Section 5.The President or a member of the Executive Board designated by the President shall serve as a non-voting ex-officio member of all committees of the Association except the Nominating Committee.
Section 6. The Executive Board may appoint a member or members of the Association to serve as liaison to another organization provided the objectives of such organization are consistent with those of the Association and the activities of such organization are not in conflict with Article II, Section 2 of the Constitution.
Section 7. No committee or representative shall incur expenses in behalf of the Association except as authorized by the Executive Board.
ARTICLE VII. EXECUTIVE BOARD
Section 1. The Executive Board shall consist of the elected and appointed officials and the immediate Past President.
Section 2. The Executive Board shall oversee the activities of the Association, provide for management of the Association business, and appoint members of the Association to committees as provided for in the Bylaws.
Section 3. A vacancy in the elected membership of the Executive Board shall be filled by Executive Board appointment, except the Vice-President/President Elect shall fill the vacancy of the President.

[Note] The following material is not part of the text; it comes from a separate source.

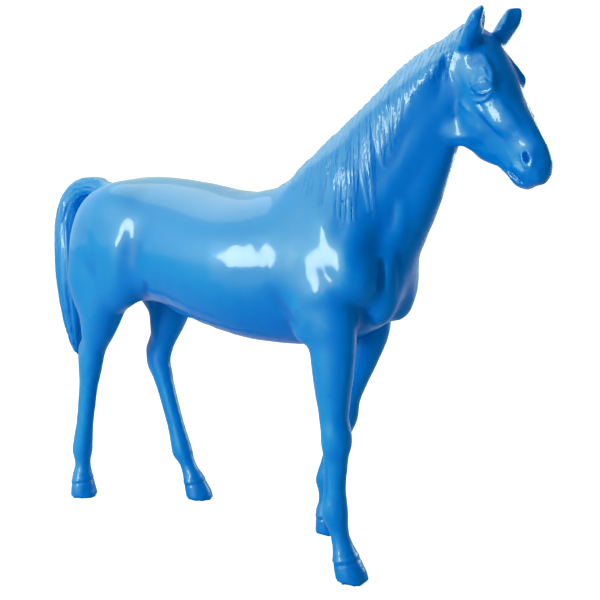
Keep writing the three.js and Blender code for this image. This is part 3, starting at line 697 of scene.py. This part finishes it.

Members so appointed shall serve until the end of the term of the vacated office.
Section 4. A majority of the elected officers shall constitute a quorum of the Executive Board.
ARTICLE VIII. AMENDMENTS
Section 1. Amendments to this Constitution may be proposed by the Executive Board or by a petition to the Executive Board signed by 20 voting members.
Section 2. The Executive board shall determine whether such proposed amendments shall be considered by the Association.
Section 3. Proposed amendments shall become effective when approved by two-thirds of the votes tallied electronically or at the Annual Business Meeting as provided in the Bylaws.